As any fan knows, and as common sense dictates, there is considerable variance in pitchers' effectiveness at preventing walks and hits (or, conversely, at producing outs). But this graphic tells us that whether a pitcher uses a fastball to start off a hitter has little, in and of itself, to do with it. It is interesting to note, though, that the two pitchers that many consider to be the best in each league--Sale, and the Nationals' Max Scherzer--are the only starters among the 14 pitchers that emphasize non-fastballs on the first pitch and have a WHIP lower than one. We cannot argue, based on the data here, that they dominate because of a first-pitch-backwards approach. It does appear, though, that pitching backwards is a tool in the toolbox of some very successful pitchers, and that these players use it as part of an overall effective arsenal against the hitters they face.

Do They Simply Have More Command of Offspeed and Breaking Pitches?

If most pitchers throw fastballs on the first pitch to a batter in order to work ahead, then it might be that backwards pitchers do the opposite for the simple reason that they are effective at throwing their offspeed and breaking pitches for strikes. Perhaps the risk/reward equation for some pitchers is such that they can reap the reward of freezing a hitter with a curveball dropped gracefully on the outside corner or of inducing a swing-and-miss out front of a well-executed changeup, without incurring the risk of a taken pitch outside the strike zone resulting in a 1-0 count.

Indeed, first-pitch-backwards pitchers like Chris Sale (66.4%) throw non-fastballs for strikes more often than the MLB average (61.6%). Others, like relievers Vidal Nuno of the Rays (69.8%) and Adam Ottavino of the Rockies (68.2%) even get strikes on non-fastballs more often than they do on fastballs (63.3% and 64.2%, respectively). But in general, across the league, there is only a very loose correlation between first-pitch-backwards tendency and non-fastball command (Pearson correlation of -0.17). If anything, the more backwards a pitcher's approach on the first pitch, the less capable he is of throwing non-fastballs for a strike:

So What Can We Conclude About "Backwards" Pitching in 2018?

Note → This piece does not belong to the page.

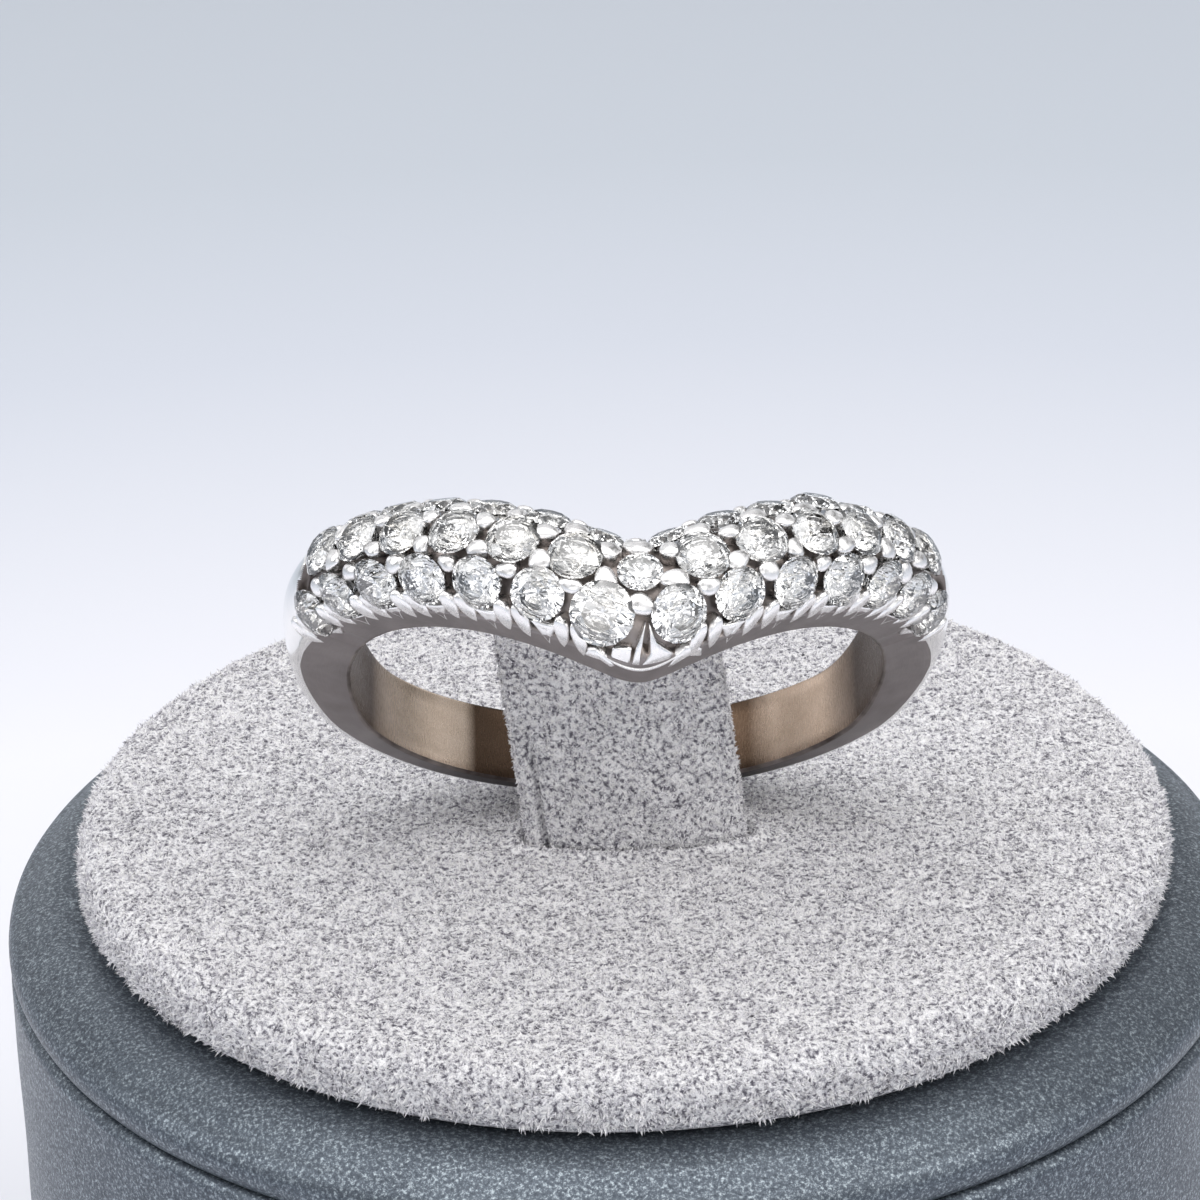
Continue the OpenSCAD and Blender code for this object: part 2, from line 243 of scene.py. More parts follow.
def grid_faces(rows, cols, wrap_rows, wrap_cols):
    """Quads of a rows by cols grid of points, row after row."""
    i = np.arange(rows if wrap_rows else rows - 1)
    j = np.arange(cols if wrap_cols else cols - 1)
    i, j = np.meshgrid(i, j, indexing="ij")
    i2, j2 = (i + 1) % rows, (j + 1) % cols
    quads = np.stack([i * cols + j, i * cols + j2, i2 * cols + j2, i2 * cols + j], axis=-1)
    return quads.reshape(-1, 4)


def tube_faces(levels, around):
    """A wall of levels loops, and a cap at either end."""
    faces = grid_faces(levels, around, False, True).tolist()
    faces.append(list(range(around))[::-1])
    faces.append([(levels - 1) * around + k for k in range(around)])
    return faces


def capped(rings, peak):
    """Points and faces of a piece from loops of points, with a flat foot and a peak."""
    around = len(rings[0])
    pts = np.concatenate(list(rings) + [peak[None]])
    faces = grid_faces(len(rings), around, False, True).tolist()
    last = (len(rings) - 1) * around
    faces += [[last + k, last + (k + 1) % around, len(pts) - 1] for k in range(around)]
    faces.append(list(range(around))[::-1])
    return pts, faces


def strip(rows):
    """Points and faces of a piece from rows of points, closed along its foot and at its ends."""
    steps, across = len(rows), len(rows[0])
    faces = grid_faces(steps, across, False, False).tolist()
    faces.append([r * across for r in range(steps)] + [r * across + across - 1 for r in range(steps)][::-1])
    faces.append(list(range(across))[::-1])
    faces.append([(steps - 1) * across + k for k in range(across)])
    return np.concatenate(rows), faces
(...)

Sixty-five percent of the time, when a major league batter stepped to the plate in the first half of the 2018 season, he saw a fastball on the first pitch. After the first pitch, he saw fastballs only 59 percent of the time. This overall six-point difference has remained consistent for at least the past five seasons. However, nearly a quarter of pitchers do not follow the conventional first-pitch-fastball approach, and some of them, like Chris Sale of the Red Sox, have been remarkably successful doing so.

The data tell us that, in general, backwards pitchers are no more effective strategically (in terms of their ability to get hitters out) or tactically (in terms of their ability to throw offspeed or breaking pitches for strikes). Thus we cannot attribute the excellence of pitchers like Chris Sale to their tendency to start batters off with non-fastballs alone. Successful pitchers have many tools in their out-inducing toolbox, and some pitchers feature the "backwards" pitching tool prominently in theirs. As R.J Anderson concluded eloquently in a 2011 Baseball Prospectus study of backwards pitching: "it seems that different strokes work for different folks, and that most pitchers settle on a pattern well-suited to their stuff." It would seem that this observation still holds, seven seasons later.

Data Details

The analysis in this post used PITCHf/x data for the 2014-2018 Major League Baseball seasons, obtained via the pitchRx R package. I found that some pitcher names are missing in the PITCHf/x dataset; in these cases, I merged in names (by the MLB Advanced Media (MLB AM) player identifier) from the Chadwick Baseball Bureau Player Register. Some names are represented inconsistently, both within the PITCHf/x data, and between PITCHf/x and the Chadwick register; these were harmonized manually.

The PITCHf/x dataset includes the type of each pitch (i.e., classification of pitches as fastballs, sinkers, curveballs, etc.) as estimated by a machine learning model developed at MLB AM. Like any model, the MLB AM pitch identification algorithm makes incorrect classifications some of the time, a fact that has been discussed (and criticized somewhat) at Beyond the Boxscore, and in The Hardball Times, among other places. Analysts often point out that the algorithm is much better at distinguishing fastballs from non-fastballs than it is at distinguishing between, say, a two-seam fastball and a sinker, or between curveballs and sliders. So for purposes of the analysis in this post, which relies mostly on fastball versus non-fastball, the inherent error in the identification algorithm is likely not severe enough to invalidate the conclusions about pitching across the league for half of a season. Still, it is important to consider the conclusions in light of the errors in pitch identification.

In this analysis, a pitch is considered a "fastball" if PITCHf/x classifies it as fastball, two-seam fastball, four-seam fastball, cut fastball, or sinker. Analyses comparing pitchers considered only those pitchers who faced at least 30 batters during the first half of the 2018 season (meaning, regular season games played prior to the All Star Break, which started on July 16). A pitcher is considered a "starter" if he started at least 80 percent of the games in which he appeared, otherwise he is considered a "reliever".

You can find the source code for the analysis in my baseball analysis GitHub repo.